**DATA PROVIDED**
- - -

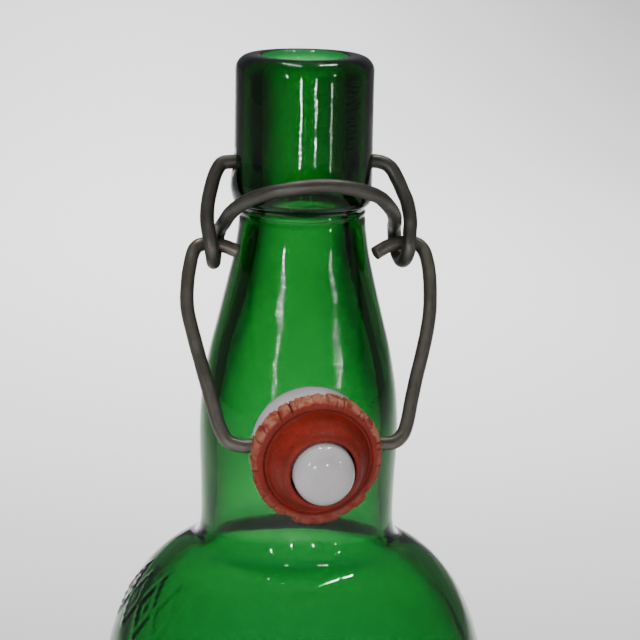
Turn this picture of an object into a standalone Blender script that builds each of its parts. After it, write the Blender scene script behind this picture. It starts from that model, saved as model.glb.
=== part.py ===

- - -

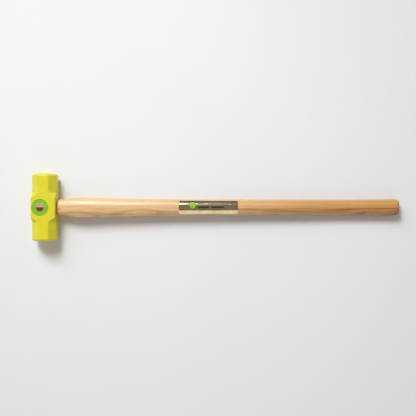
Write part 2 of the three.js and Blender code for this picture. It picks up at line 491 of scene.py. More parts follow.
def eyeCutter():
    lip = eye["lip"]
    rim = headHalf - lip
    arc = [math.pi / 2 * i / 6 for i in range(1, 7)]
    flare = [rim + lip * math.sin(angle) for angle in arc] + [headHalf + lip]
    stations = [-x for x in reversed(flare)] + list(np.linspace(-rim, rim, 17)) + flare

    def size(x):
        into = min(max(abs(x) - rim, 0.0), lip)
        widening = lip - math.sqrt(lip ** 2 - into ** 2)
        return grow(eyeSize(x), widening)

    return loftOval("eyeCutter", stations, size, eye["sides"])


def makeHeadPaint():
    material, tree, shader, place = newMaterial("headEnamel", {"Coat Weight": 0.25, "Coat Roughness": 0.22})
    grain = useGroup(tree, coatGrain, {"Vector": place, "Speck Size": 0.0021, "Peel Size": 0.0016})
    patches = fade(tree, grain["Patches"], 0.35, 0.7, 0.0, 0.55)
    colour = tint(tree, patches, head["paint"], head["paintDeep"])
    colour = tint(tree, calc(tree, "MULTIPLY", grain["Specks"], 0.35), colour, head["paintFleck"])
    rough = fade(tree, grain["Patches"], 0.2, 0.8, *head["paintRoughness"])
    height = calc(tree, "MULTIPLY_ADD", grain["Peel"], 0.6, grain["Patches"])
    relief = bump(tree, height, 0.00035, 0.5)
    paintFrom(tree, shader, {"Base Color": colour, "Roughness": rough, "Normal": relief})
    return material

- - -

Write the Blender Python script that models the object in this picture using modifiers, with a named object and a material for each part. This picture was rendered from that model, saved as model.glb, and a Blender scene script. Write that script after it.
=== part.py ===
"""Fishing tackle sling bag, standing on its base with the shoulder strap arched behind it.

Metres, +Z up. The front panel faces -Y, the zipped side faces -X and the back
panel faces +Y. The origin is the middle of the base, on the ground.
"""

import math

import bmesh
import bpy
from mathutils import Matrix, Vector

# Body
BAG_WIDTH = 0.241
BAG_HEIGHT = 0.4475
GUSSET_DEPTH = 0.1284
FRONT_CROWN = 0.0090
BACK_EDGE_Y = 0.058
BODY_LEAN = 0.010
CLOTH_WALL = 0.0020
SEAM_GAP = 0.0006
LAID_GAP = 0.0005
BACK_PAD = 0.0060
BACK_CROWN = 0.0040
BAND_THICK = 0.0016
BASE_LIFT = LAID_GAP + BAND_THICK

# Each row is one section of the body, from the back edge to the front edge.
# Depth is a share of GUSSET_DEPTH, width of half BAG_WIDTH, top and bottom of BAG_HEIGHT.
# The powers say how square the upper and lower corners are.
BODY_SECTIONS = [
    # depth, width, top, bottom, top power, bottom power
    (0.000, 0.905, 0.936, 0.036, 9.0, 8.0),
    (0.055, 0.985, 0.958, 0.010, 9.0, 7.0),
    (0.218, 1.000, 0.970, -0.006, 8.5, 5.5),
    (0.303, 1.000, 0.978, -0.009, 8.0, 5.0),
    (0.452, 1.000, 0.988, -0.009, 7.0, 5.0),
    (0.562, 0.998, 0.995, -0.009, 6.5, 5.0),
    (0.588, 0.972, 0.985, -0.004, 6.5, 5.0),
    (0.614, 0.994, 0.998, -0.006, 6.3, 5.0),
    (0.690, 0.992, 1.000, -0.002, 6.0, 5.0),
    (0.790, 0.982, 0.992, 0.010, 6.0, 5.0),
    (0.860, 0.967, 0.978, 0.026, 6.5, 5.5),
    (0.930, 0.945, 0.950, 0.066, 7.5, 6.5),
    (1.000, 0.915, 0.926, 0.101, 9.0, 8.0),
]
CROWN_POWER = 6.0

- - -

**OBJECTIVE**
Copy all lines of the material above where the string "scene" occurs.

**SOLUTION TO THIS EXERCISE**
Turn this picture of an object into a standalone Blender script that builds each of its parts. After it, write the Blender scene script behind this picture. It starts from that model, saved as model.glb.
Write part 2 of the three.js and Blender code for this picture. It picks up at line 491 of scene.py. More parts follow.
Write the Blender Python script that models the object in this picture using modifiers, with a named object and a material for each part. This picture was rendered from that model, saved as model.glb, and a Blender scene script. Write that script after it.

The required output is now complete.